Stored data:

--------------------

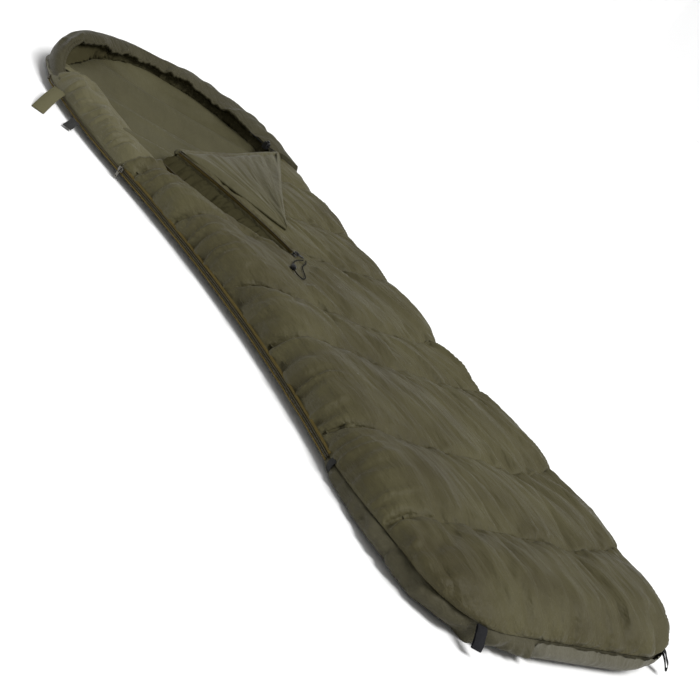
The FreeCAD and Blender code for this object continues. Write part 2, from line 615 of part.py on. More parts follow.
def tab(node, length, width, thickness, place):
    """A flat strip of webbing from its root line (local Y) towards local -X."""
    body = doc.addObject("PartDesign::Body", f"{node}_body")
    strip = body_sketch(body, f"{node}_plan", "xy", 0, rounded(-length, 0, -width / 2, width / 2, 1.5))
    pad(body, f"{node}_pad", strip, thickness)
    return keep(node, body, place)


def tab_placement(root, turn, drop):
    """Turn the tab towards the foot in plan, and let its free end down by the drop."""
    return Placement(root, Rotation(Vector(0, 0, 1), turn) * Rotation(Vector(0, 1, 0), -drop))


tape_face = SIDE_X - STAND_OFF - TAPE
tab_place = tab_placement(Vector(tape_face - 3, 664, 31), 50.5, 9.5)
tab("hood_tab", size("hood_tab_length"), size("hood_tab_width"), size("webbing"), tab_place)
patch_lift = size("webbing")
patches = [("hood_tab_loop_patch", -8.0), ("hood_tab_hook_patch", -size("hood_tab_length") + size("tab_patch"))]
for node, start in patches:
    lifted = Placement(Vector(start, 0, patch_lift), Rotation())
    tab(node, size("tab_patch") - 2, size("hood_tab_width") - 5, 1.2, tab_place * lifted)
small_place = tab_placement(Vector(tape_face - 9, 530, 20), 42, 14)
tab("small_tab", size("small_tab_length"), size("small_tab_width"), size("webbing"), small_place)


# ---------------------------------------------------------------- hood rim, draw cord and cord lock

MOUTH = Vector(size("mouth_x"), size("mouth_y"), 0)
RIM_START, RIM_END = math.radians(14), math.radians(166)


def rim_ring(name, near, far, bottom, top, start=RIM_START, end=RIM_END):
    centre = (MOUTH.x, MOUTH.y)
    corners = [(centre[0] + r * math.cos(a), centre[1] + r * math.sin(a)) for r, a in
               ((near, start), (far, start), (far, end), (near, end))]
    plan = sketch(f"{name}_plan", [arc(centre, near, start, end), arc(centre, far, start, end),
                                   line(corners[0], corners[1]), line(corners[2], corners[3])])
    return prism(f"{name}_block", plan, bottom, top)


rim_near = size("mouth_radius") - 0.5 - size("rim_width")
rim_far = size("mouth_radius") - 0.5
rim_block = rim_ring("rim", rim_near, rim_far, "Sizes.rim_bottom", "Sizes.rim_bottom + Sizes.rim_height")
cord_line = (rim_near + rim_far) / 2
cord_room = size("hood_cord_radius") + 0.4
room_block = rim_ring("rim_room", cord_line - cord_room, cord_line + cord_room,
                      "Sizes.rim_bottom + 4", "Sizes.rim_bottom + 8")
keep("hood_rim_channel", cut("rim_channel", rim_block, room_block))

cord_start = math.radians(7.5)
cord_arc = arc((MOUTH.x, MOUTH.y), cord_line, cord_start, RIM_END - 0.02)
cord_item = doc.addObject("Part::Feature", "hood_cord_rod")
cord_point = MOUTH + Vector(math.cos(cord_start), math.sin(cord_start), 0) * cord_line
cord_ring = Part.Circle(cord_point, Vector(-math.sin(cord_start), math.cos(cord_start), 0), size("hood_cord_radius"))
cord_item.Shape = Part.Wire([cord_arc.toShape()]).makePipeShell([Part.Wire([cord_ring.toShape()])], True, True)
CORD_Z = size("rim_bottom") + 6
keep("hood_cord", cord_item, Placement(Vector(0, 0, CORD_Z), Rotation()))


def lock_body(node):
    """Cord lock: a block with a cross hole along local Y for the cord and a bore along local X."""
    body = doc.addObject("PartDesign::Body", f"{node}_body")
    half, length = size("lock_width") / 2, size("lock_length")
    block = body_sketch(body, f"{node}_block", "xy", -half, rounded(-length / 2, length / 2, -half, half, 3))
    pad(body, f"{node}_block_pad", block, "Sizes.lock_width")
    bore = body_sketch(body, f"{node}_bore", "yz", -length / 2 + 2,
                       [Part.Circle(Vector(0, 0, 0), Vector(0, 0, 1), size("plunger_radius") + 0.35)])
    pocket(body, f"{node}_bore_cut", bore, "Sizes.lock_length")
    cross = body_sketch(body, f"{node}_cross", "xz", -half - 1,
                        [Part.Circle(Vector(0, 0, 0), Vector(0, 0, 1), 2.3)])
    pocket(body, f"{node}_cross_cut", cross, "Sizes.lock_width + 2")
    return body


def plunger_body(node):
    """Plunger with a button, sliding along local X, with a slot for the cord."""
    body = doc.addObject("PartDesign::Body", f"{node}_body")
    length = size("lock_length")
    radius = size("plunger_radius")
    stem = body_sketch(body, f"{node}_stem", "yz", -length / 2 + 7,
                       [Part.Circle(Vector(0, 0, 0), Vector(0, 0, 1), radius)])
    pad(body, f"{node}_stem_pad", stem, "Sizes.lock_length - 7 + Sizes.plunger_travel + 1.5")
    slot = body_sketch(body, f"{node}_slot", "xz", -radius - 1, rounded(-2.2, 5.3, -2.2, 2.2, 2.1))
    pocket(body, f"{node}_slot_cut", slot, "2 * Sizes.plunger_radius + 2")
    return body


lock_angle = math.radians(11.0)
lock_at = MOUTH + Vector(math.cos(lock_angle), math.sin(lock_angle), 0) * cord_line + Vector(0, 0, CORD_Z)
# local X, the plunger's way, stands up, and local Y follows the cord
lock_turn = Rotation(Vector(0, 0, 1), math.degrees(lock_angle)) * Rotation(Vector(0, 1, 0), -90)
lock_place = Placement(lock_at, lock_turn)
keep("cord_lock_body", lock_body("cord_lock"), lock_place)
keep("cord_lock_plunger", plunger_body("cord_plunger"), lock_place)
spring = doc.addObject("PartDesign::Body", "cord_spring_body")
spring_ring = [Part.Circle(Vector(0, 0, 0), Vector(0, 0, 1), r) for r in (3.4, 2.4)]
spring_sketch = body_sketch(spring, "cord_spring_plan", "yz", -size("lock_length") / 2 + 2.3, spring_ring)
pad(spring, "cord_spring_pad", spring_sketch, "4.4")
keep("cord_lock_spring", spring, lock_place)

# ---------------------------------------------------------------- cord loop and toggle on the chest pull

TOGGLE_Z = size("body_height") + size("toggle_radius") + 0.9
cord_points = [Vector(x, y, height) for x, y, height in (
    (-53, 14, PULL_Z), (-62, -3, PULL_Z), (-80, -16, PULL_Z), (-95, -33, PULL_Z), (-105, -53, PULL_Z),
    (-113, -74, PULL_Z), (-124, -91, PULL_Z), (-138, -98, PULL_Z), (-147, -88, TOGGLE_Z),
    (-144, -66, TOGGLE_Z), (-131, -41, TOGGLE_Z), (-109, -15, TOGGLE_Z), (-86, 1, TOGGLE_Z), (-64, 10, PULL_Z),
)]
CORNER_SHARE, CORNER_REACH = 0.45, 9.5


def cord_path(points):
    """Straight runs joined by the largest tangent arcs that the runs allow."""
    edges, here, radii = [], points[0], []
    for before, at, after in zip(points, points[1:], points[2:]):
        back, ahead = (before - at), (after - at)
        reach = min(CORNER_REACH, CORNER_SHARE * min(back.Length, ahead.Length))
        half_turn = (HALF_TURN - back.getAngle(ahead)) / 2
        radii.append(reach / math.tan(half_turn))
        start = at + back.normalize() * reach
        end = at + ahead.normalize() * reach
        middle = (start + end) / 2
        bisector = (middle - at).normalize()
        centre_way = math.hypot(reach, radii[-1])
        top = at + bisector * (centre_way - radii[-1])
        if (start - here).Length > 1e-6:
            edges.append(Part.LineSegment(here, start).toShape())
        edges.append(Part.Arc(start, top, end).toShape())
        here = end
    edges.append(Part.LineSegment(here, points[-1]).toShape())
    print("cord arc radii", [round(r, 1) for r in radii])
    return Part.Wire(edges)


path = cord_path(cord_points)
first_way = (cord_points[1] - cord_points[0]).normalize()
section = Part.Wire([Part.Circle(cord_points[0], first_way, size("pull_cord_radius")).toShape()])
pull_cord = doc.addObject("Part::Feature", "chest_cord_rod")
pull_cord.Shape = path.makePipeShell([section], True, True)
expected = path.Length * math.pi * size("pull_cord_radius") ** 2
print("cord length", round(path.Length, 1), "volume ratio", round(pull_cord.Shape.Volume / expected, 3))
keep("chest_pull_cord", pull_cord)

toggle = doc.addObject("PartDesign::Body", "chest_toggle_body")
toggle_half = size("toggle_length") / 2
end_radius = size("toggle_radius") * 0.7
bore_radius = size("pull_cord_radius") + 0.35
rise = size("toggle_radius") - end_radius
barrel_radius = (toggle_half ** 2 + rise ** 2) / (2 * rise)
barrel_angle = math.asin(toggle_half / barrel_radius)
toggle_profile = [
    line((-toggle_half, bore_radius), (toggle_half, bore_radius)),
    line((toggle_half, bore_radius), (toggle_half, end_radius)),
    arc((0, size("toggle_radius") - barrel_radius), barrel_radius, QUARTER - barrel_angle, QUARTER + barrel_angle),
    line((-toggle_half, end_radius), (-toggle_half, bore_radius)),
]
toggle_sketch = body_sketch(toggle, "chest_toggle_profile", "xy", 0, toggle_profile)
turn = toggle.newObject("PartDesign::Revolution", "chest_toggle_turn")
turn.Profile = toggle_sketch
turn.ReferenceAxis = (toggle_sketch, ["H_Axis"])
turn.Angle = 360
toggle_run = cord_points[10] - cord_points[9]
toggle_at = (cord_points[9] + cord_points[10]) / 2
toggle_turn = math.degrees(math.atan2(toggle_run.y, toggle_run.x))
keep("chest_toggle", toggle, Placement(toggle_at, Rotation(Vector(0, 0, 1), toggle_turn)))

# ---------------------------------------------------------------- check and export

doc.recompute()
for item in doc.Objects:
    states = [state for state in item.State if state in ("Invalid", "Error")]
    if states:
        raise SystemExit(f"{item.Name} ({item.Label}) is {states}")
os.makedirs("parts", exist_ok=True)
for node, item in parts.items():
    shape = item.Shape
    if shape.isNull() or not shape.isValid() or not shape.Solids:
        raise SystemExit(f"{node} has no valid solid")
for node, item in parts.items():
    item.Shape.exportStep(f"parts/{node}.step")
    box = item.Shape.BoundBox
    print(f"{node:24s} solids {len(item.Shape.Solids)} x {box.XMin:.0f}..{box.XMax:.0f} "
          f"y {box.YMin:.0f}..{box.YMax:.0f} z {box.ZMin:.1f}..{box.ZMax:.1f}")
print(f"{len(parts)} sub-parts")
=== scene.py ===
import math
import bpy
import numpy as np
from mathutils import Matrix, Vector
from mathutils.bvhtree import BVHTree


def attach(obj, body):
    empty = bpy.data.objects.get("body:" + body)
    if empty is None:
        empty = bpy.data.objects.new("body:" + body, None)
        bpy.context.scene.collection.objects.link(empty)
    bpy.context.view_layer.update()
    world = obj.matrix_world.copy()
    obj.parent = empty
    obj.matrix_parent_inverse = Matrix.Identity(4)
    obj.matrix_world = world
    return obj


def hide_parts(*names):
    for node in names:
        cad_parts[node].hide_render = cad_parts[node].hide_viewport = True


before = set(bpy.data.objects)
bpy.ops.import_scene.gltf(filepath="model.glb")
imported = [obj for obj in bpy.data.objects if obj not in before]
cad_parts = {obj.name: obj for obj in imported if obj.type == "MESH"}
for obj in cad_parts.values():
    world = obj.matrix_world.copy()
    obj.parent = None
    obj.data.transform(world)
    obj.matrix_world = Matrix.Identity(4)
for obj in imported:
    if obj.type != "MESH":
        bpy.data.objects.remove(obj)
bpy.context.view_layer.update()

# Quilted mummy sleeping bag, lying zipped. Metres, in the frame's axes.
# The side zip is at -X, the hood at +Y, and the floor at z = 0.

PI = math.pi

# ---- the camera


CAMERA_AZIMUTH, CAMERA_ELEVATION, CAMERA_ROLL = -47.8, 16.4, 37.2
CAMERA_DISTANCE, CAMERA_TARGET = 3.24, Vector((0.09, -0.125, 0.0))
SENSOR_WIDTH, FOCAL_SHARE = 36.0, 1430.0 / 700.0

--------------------

Problem details: Give again only the lines that run from the line with "doc.recompute()" to the line with "before = set(bpy.data.objects)". Include both of those lines exactly as written.

Response for this exercise:
doc.recompute()
for item in doc.Objects:
    states = [state for state in item.State if state in ("Invalid", "Error")]
    if states:
        raise SystemExit(f"{item.Name} ({item.Label}) is {states}")
os.makedirs("parts", exist_ok=True)
for node, item in parts.items():
    shape = item.Shape
    if shape.isNull() or not shape.isValid() or not shape.Solids:
        raise SystemExit(f"{node} has no valid solid")
for node, item in parts.items():
    item.Shape.exportStep(f"parts/{node}.step")
    box = item.Shape.BoundBox
    print(f"{node:24s} solids {len(item.Shape.Solids)} x {box.XMin:.0f}..{box.XMax:.0f} "
          f"y {box.YMin:.0f}..{box.YMax:.0f} z {box.ZMin:.1f}..{box.ZMax:.1f}")
print(f"{len(parts)} sub-parts")
=== scene.py ===
import math
import bpy
import numpy as np
from mathutils import Matrix, Vector
from mathutils.bvhtree import BVHTree


def attach(obj, body):
    empty = bpy.data.objects.get("body:" + body)
    if empty is None:
        empty = bpy.data.objects.new("body:" + body, None)
        bpy.context.scene.collection.objects.link(empty)
    bpy.context.view_layer.update()
    world = obj.matrix_world.copy()
    obj.parent = empty
    obj.matrix_parent_inverse = Matrix.Identity(4)
    obj.matrix_world = world
    return obj


def hide_parts(*names):
    for node in names:
        cad_parts[node].hide_render = cad_parts[node].hide_viewport = True


before = set(bpy.data.objects)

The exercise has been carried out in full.